Every state has statutes prescribing the formalities in making a valid will. The requirements relate to the writing, signing, witnessing, or attestation of the will in addition to its publication. These requirements safeguard that the will carries out the real intention of the will maker from coercion and manipulation.

Wills usually must be in writing but can be in any language and inscribed with any material or device on any substance that can result in a permanent record. Generally, most wills are printed on paper to satisfy this requirement.
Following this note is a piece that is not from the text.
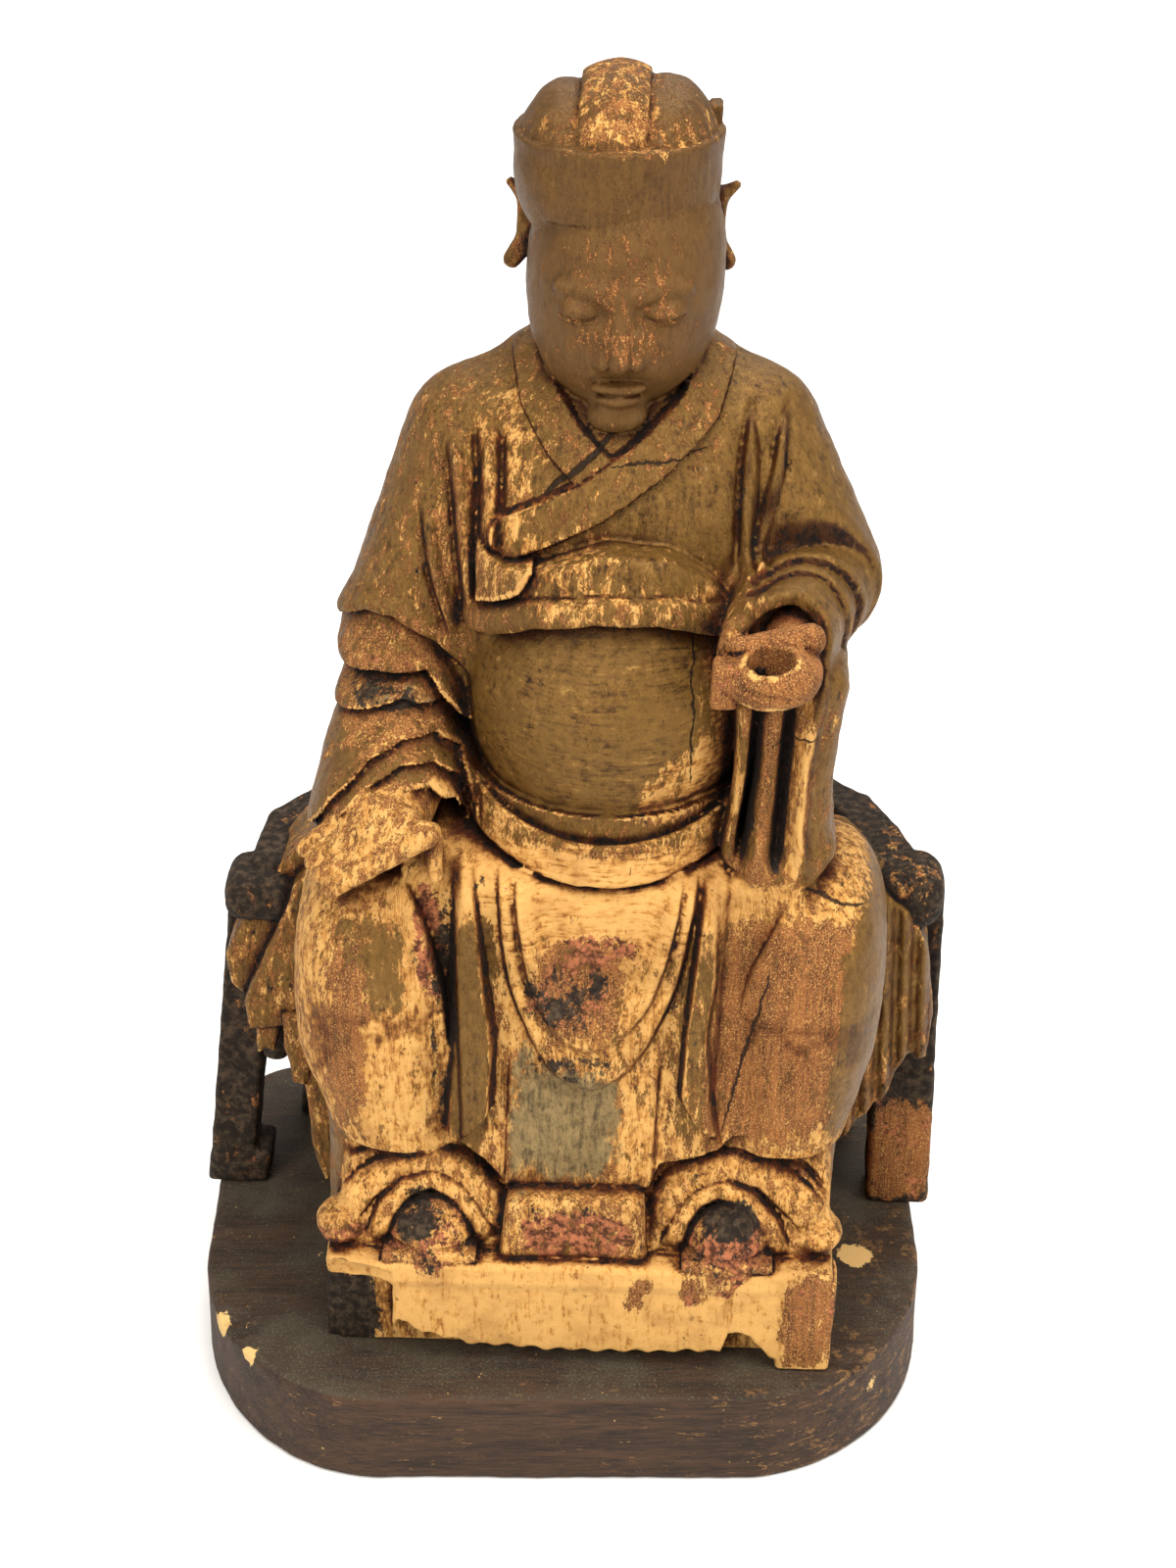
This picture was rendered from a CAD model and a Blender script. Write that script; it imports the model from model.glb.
# %% [markdown]
# # A carved wooden deity, seated in a low chair
#
# The figure, its horseshoe chair and its footstool are cut from one block of wood, which stands on a
# separate plinth board. The block was covered with gesso, lacquered, gilded and handled for a long time,
# so the gilding survives on the smooth swelling parts and the pale gesso and the wood show elsewhere.
#
# The block is made the way a carver thinks of it, as big simple masses that are joined, cut and then
# grooved. Each mass is a **distance field**: a function that says how far a point is from the wood,
# negative inside. Joining two masses is the smaller of two numbers, and a fold is a small number taken away.

# %% The tools and the frame
import math

import bpy
import numpy as np
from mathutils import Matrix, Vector


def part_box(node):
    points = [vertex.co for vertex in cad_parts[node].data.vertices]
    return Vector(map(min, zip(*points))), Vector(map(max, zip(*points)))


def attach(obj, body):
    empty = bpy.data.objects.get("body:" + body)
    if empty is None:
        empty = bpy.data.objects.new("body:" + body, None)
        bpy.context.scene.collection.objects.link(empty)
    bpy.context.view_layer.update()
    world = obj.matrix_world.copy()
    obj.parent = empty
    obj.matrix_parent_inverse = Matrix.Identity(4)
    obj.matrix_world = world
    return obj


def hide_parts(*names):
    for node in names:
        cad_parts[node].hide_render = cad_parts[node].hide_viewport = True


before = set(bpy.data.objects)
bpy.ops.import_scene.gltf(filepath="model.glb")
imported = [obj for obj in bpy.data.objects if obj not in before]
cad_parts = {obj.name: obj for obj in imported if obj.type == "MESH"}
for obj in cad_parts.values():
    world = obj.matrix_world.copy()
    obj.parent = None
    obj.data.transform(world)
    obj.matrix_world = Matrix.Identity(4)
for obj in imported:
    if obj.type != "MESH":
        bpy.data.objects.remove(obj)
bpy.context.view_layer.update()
print("the frame's nodes:", sorted(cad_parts))

# %% [markdown]
# ## Sizes
#
# Lengths in the field are millimetres in the block's own frame: its z = 0 is the plinth's top, x runs to
# the viewer's right and the figure faces -y. `to_world` leans and turns the block a little, as it stands
# in the photograph, and goes over to metres.

# %% Sizes
PLINTH_HEIGHT = 24.0
PLINTH_HALF_WIDTH = 85.0
PLINTH_FRONT, PLINTH_BACK = -66.0, 62.0
RESTING_GAP = 0.3
BLOCK_OFFSET = 3.0
LEAN = 0.042
TURN = math.radians(-2.5)
BLOCK_LOW, BLOCK_HIGH = (-96.0, -60.0, -1.0), (96.0, 62.0, 282.0)
CELL = 0.72
TRIANGLES = 196000
F = np.float32


def to_world(points):
    x, y, z = points.T
    across = x + LEAN * z
    return 0.001 * np.stack([
        BLOCK_OFFSET + across * math.cos(TURN) - y * math.sin(TURN),
        across * math.sin(TURN) + y * math.cos(TURN),
        PLINTH_HEIGHT + z,
    ], axis=1)


print("the block reaches from", BLOCK_LOW, "to", BLOCK_HIGH, "mm")


# %% [markdown]
# ## Tools for distance fields
#
# `ball`, `limb` and `slab` are the masses. `join` and `cut` round off the line where two masses meet.
# `ease` is a soft step from 0 to 1 and `hill` a soft bump: every fold below is built from these.

# %% Tools for distance fields
def mix(a, b, t):
    return a + (b - a) * t


def ease(low, high, v):
    t = np.clip((v - low) / (high - low), 0, 1)
    return t * t * (3 - 2 * t)


def hill(v, width):
    return np.exp(-((v / width) ** 2))


def length(*parts):
    return np.sqrt(sum(part * part for part in parts))


def smallest(*fields):
    out = fields[0]
    for field in fields[1:]:
        out = np.minimum(out, field)
    return out


def largest(*fields):
    return -smallest(*(-np.asarray(field) for field in fields))


def join(a, b, blend):
    h = np.maximum(blend - np.abs(a - b), 0) / blend
    return np.minimum(a, b) - h * h * (blend / 4)


def common(a, b, blend):
    return -join(-a, -b, blend)


def cut(a, tool, blend):
    return common(a, -tool, blend)


def ball(p, centre, radii):
    x, y, z = p[0] - centre[0], p[1] - centre[1], p[2] - centre[2]
    near = length(x / radii[0], y / radii[1], z / radii[2])
    far = length(x / radii[0] ** 2, y / radii[1] ** 2, z / radii[2] ** 2)
    return near * (near - 1) / np.maximum(far, 1e-6)


def pillow(p, centre, radii, power):
    """A ball with fuller corners: a power of 2 is the plain ball, a high one is nearly a box"""
    parts = [np.abs(p[i] - centre[i]) / radii[i] for i in range(3)]
    near = sum(part ** power for part in parts) ** (1 / power)
    slope = length(*(parts[i] ** (power - 1) / radii[i] for i in range(3)))
    return (near - 1) * near ** (power - 1) / np.maximum(slope, 1e-6)


def limb(p, a, b, radius_a, radius_b):
    d = [b[i] - a[i] for i in range(3)]
    q = [p[i] - a[i] for i in range(3)]
    t = np.clip(sum(q[i] * d[i] for i in range(3)) / sum(v * v for v in d), 0, 1)
    return length(*(q[i] - t * d[i] for i in range(3))) - mix(radius_a, radius_b, t)


def slab(p, centre, half, rounding):
    x, y, z = (np.abs(p[i] - centre[i]) - half[i] + rounding for i in range(3))
    outside = length(np.maximum(x, 0), np.maximum(y, 0), np.maximum(z, 0))
    return outside + np.minimum(largest(x, y, z), 0) - rounding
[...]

California is one of the few states recognize holographic will (handwritten Will), whether or not witnessed, if the signature and the material provisions are in the handwriting of the testator (CA Probate Code §6111 (a))

In California, the laws regarding the valid execution and witnessing of a Will are set forth in the California Probate Code; Division 6 Wills and Intestate Succession; Part 1 Wills; Chapter 1 General Provisions Section 6100; Chapter 2 Execution of Wills, Sections 6110 & 6112; and, Division 7 Administration of Estates of Decedents; Part 2 Opening Estate Administration; Chapter 3 Probate of Will; Article 2 Proof of Will, Section 8220.
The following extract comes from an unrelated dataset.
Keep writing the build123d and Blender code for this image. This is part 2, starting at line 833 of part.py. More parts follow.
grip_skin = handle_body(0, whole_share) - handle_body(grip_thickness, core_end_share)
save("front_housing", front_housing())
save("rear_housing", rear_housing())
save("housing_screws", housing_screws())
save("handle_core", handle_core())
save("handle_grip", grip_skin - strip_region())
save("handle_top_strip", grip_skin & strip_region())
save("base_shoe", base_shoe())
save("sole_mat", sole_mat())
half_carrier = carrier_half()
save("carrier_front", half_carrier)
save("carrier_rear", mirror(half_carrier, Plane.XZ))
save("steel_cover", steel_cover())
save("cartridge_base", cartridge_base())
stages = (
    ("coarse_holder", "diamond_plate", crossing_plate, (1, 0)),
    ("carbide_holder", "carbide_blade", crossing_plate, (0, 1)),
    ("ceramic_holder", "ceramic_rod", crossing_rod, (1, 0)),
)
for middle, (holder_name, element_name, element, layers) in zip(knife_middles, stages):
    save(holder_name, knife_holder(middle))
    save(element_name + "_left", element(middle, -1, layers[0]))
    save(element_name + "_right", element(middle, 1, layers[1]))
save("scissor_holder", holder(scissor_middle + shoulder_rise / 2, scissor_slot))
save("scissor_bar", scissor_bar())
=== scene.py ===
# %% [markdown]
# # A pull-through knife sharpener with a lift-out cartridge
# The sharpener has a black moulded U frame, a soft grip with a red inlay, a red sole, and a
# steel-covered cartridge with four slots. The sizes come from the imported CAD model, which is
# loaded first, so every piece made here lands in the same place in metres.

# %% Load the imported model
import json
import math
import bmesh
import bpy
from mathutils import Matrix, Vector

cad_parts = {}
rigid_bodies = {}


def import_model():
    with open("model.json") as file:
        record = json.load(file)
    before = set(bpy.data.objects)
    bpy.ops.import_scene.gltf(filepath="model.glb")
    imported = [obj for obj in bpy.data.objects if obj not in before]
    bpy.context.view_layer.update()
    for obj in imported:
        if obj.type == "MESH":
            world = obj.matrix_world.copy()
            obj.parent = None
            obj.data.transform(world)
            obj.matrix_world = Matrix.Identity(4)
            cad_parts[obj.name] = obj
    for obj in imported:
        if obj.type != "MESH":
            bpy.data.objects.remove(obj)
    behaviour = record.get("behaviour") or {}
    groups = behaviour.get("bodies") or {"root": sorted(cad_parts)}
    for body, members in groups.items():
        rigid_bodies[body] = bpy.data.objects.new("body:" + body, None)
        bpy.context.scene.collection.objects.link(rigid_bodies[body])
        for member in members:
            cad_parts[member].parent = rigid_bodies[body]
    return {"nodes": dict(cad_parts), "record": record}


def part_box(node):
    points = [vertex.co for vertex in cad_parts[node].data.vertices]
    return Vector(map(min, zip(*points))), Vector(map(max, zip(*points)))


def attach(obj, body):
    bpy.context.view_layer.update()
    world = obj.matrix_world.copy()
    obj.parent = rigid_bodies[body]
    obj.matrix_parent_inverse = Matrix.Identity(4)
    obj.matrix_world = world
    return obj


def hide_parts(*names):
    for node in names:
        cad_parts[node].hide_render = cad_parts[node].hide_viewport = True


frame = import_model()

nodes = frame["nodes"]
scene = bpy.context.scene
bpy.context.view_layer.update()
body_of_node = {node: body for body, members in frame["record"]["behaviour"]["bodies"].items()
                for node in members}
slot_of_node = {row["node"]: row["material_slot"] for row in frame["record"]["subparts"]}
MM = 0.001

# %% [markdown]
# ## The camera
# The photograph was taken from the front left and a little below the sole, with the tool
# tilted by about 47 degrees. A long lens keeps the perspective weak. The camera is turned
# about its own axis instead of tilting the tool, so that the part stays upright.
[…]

In California, any person eighteen (18) or more years of age who is of sound mind may make a Will.  “Sound mind” generally means someone who has not been deemed incompetent in a prior legal proceeding.

A Will must be in writing, signed by the testator and by two witnesses.  If the testator is unable to physically sign his name he may direct another party to do it for him.  The Will may also be signed by a conservator pursuant to a court order to make the Will.  These parties may not be counted as one of the two required witnesses.  Each witness must either see the testator sign the Will or be told by the testator that the signature on the Will is his, must understand that the document is the testator’s Will, and must sign the Will in the testator’s presence and in the presence of the other witness.

Witnesses to a Will must be generally competent. Generally, it is recommended that the witnesses to the Will be “disinterested”, which means that they are not beneficiaries of the Will.  A Will is not invalid if witnessed by an interested witness, but if there are not at least two other disinterested witnesses to the Will, the fact that the Will leaves a gift to a subscribing witness creates a presumption that the witness procured the gift by duress,  menace, fraud, or undue influence.  If a gift fails because the witness is not able to rebut the presumption, the interested witness must forfeit the portion of the gift that exceeds the value they would have received if the testator had died intestate.

Pour over will

n. a will of a person who has already executed a trust in which all property is designated to be distributed or managed upon the death of the person whose possessions are in trust, leaving all property to the trust. A pour over will is a protection which is intended to guarantee that any assets which somehow were not included in the trust become assets of the trust upon the party’s death. A pour over will often provide that if the trust is invalid in whole or in part, the distribution under the will must be made under the same terms as stated in the invalid trust.